• Le Sillon de Jean-Charles Paranthoën

    Dans une semaine, le jeudi 12 septembre, cela fera dix ans, jour pour jour, que Jean-Paul André a cessé de se promener sur les bords du Trieux, source d’une de ses plus belles compositions. Adieu les goélands bleutés, les pins ombrageux et l’horizon couleur pastels ! Mais la voix de ce chantre ne s’est pas définitivement éteinte, grâce à la magie des temps modernes qui nous permet de réentendre à volonté cette mélodie de 1980. Jean-Paul André n’avait pas encore franchi le cap de ses soixante ans quand ses narines n’ont plus frémi à l’odeur de la marée.

    Le Trieux, son estuaire, Jean Paul André n’aura pas été le seul compositeur du Goélo à y chercher l’inspiration. Vingt ans plus tôt, le Briochin François Budet nous avait livré Loguivy de la Mer et les « carcasses de ses bateaux morts », aujourd’hui au sommet du répertoire du chant de marins..

     

    Le Sillon de Jean-Charles Parenthoën

    1989: Défi des ports de pêche à Louivy-de-la mer

     Les Kermoustériens se souviennent peut-être d’avoir été les spectateurs privilégiés d’un beau spectacle qui se déroulait, fin avril 1989,  de l’autre côté de l’estuaire. Loguivy-de-la-Mer accueillait le Défi des ports de pêche. Pour avoir emporté la première édition de cette régate disputée au Croisic l’année précédente, par des équipages composés de pêcheurs professionnels et plaisanciers, ce sont les Loguiviens qui avaient eu la charge et le plaisir d’organiser la deuxième édition. Vingt-cinq autres ports de métropole y furent représentés. C’est à cette occasion que la chanson nostalgique de François Budet a définitivement conquis le coeur de tous les marins français, pour ne pas dire du monde.

    Si j’en arrive à évoquer le souvenir de ces deux artistes à travers deux chansons fétiches cela tient à une agréable circonstance. Par un beau matin de cet été, je me suis retrouvé à discuter de choses et d’autres avec Jean-Charles Parenthoën. Nous conversions tous les deux à même le site du point de vue. Après avoir évoqué quelques souvenirs se rapportant à la dernière guerre - un frère de Jean-Charles Paranthoën est au nombre des victimes de Crec’h Maout - nous avons dérivé vers les eaux de la passion que cultive cet ancien marin de la marine marchande : la chanson.

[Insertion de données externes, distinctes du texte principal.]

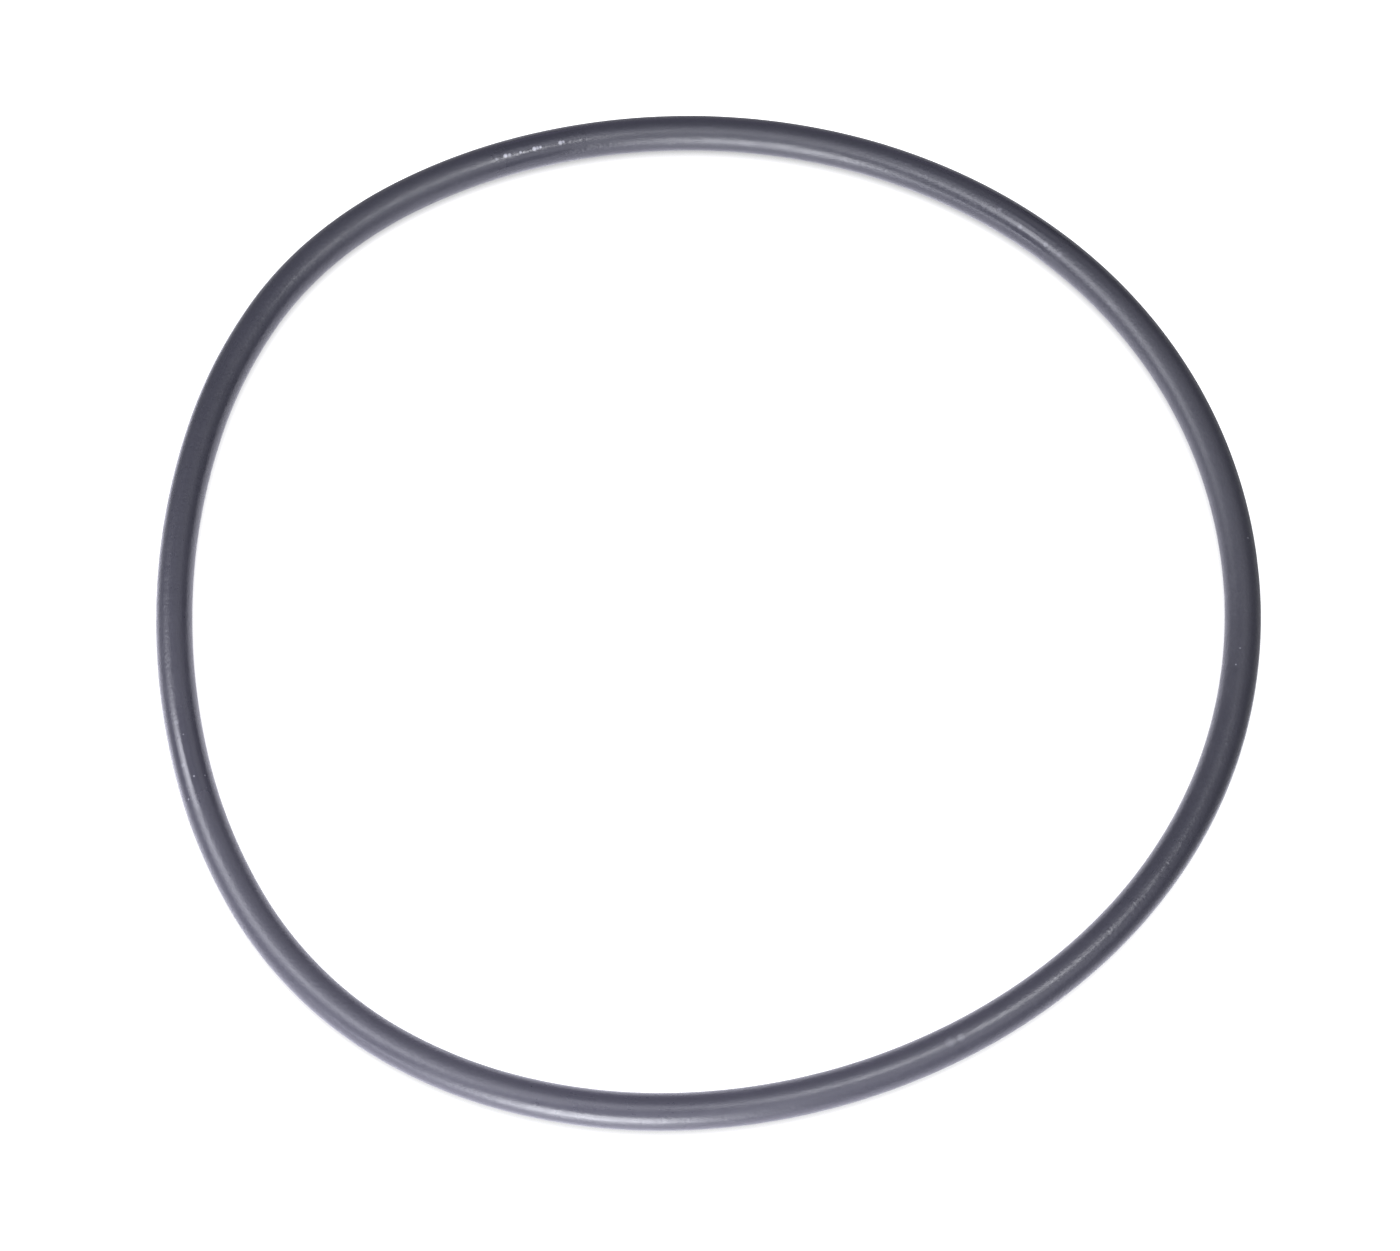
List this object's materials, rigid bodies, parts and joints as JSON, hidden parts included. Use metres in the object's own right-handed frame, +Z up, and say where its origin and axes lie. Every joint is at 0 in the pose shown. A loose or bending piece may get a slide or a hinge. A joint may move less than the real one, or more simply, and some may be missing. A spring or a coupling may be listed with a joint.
{
  "type": "rubber o-ring",
  "caption": "Solid rubber sealing ring with a round section, lying slack and slightly out of round on a flat surface.",
  "frame": {"origin": "middle of the ring's box, on the surface that the ring lies on", "axes": "+Z points up out of the surface along the ring's own axis, +X points to the right and +Y to the back as the picture shows the ring"},
  "size_m": [0.107, 0.1074, 0.0035],
  "materials": {
    "rubber": "satin, black with a faint blue cast"
  },
  "bodies": {
    "root": {"o_ring": "rubber"}
  },
  "joints": []
}
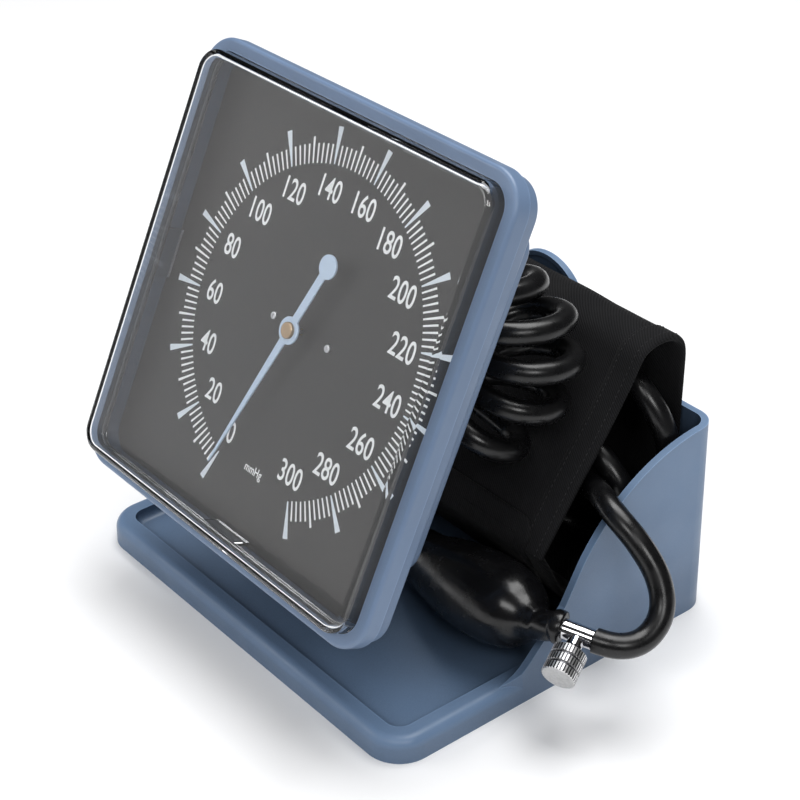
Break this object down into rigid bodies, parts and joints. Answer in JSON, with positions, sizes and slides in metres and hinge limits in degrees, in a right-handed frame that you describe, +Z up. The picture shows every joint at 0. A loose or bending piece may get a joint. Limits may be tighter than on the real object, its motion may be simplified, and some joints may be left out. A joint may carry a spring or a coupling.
{
  "type": "desk aneroid sphygmomanometer",
  "caption": "Desk blood pressure gauge: square tilting dial head on a tray stand with a cuff bin, coiled hose, folded cuff, squeeze bulb and release valve.",
  "frame": {"origin": "on the table, at the centre of the stand's footprint", "axes": "+Z up, +X to the right and +Y to the back seen from the dial's side"},
  "size_m": [0.2235, 0.1705, 0.2028],
  "materials": {
    "stand_plastic": "moulded ABS, satin",
    "black_rubber": "smooth, slightly glossy",
    "foot_rubber": "matt",
    "steel": "machined",
    "plated": "nickel plated",
    "brass": "turned",
    "clear_lens": "moulded clear acrylic",
    "dial_black": "matt printed",
    "pointer_white": "satin",
    "twill": "woven nylon",
    "valve_black": "moulded",
    "copper_capsule": "rolled sheet"
  },
  "bodies": {
    "stand": {"stand_tray": "stand_plastic", "rubber_feet": "foot_rubber", "support_arm": "stand_plastic", "arm_screws": "steel", "friction_washers": "foot_rubber", "gauge_hose_upper": "black_rubber", "gauge_hose_coil": "black_rubber", "gauge_hose_lower": "black_rubber", "cuff": "twill", "bladder": "black_rubber", "bulb_hose": "black_rubber", "bulb": "black_rubber", "inlet_valve": "plated", "release_valve_body": "plated"},
    "head": {"rear_case": "stand_plastic", "front_bezel": "stand_plastic", "lens": "clear_lens", "lens_gasket": "foot_rubber", "dial_plate": "dial_black", "dial_screws": "steel", "movement_front_plate": "brass", "movement_rear_plate": "brass", "movement_pillars": "brass", "movement_base": "brass", "base_screws": "steel", "capsule": "copper_capsule", "hairspring": "steel", "hairspring_stud": "brass", "gauge_nipple": "brass", "gauge_ferrule": "valve_black", "pivot_bolt": "steel", "pivot_nut": "steel"},
    "sector": {"sector_gear": "brass", "sector_arbor": "steel"},
    "pointer": {"pointer": "pointer_white", "pointer_boss": "brass", "pinion": "steel"},
    "rocker": {"rocker_lever": "brass"},
    "push_pin": {"push_pin": "steel"},
    "needle": {"release_needle": "plated"},
    "knob": {"release_knob": "plated"},
    "ball": {"inlet_ball": "steel"}
  },
  "joints": [
    {"name": "head_tilt", "type": "hinge", "parent": "stand", "child": "head", "pos_m": [0, -0.01567, 0.09771], "axis": [1, 0, 0], "range_deg": [0, 20]},
    {"name": "sector_turn", "type": "hinge", "parent": "head", "child": "sector", "pos_m": [0, -0.04897, 0.09375], "axis": [0, -0.9087, 0.4174], "range_deg": [0, 32.17], "stiffness_Nm_per_rad": 0.02, "springref_deg": -11.46},
    {"name": "pointer_turn", "type": "hinge", "parent": "head", "child": "pointer", "pos_m": [0, -0.04876, 0.12391], "axis": [0, 0.9087, -0.4174], "range_deg": [0, 321.7]},
    {"name": "rocker_turn", "type": "hinge", "parent": "head", "child": "rocker", "pos_m": [0, -0.04193, 0.09326], "axis": [1, 0, 0], "range_deg": [0, 23.73]},
    {"name": "push_pin_lift", "type": "slide", "parent": "head", "child": "push_pin", "axis": [0, -0.9087, 0.4174], "range_m": [0, 0.00121]},
    {"name": "knob_turn", "type": "hinge", "parent": "needle", "child": "knob", "pos_m": [0.11336, -0.01765, 0.03316], "axis": [0.3564, -0.8647, -0.354], "range_deg": [0, 720]},
    {"name": "needle_slide", "type": "slide", "parent": "stand", "child": "needle", "axis": [0.3564, -0.8647, -0.354], "range_m": [0, 0.0015]},
    {"name": "ball_lift", "type": "slide", "parent": "stand", "child": "ball", "axis": [0.9669, -0.1189, 0.2257], "range_m": [0, 0.001]}
  ],
  "couplings": [
    {"joint": "pointer_turn", "follows": "sector_turn", "ratio": 10},
    {"joint": "rocker_turn", "follows": "sector_turn", "ratio": 0.7376},
    {"joint": "push_pin_lift", "follows": "sector_turn", "m_per_rad": 0.002158},
    {"joint": "needle_slide", "follows": "knob_turn", "m_per_rad": 0.0001193}
  ]
}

    On ne présente plus Jean-Charles Paranthoën, un gars de Larmor bien amarré à Kermouster. Sous son éternelle casquette, l’âme d’un poète. Qu’importe s’il n’a pas, quant à lui, une renommée au-delà des rives de la Presqu’île. Il se contente du plaisir qu’il éprouve et qu’il donne, par la voix ou au son de son harmonica, son compagnon de toute une vie. « Je ne connais pas la musique », dit-il, et bien sûr, à 80 ans, « le plus dur c’est de souffler ».

     

    Le Sillon de Jean-Charles Parenthoën

     

    Pour cet ancien marin de commerce ayant franchi plusieurs fois le cap de Bonne Espérance, sous les couleurs de la compagnie Louis Martin, son pays est source d’ inspiration. Le Ferlas scintillait sous les rayons du soleil quand Jean Charles s’est mis à fredonner une chanson de sa composition, Le Sillon du Talbert, pendant et après la guerre. C’est à ce moment là que s’est produit le déclic. Je n’ai pu que l’encourager à aller jusqu’au bout de cette chanson d’amour. Car c’est bien par amour pour son Sillon que Jean Charles Paranthoën l’a composée

    D’aucuns se souviennent très certainement de cette belle chanson que Michel Tonnerre (1949-2012) avait consacré à ce Sillon « qui montre du doigt l’Angleterre ». L’homme de l’île de Groix, ancien élève du lycée Kersa à Paimpol, aura mené une vie de bourlingue, parsemée d’un florilège de chansons sentant bon la marée. Son Sillon du Talberg résiste à la force du temps.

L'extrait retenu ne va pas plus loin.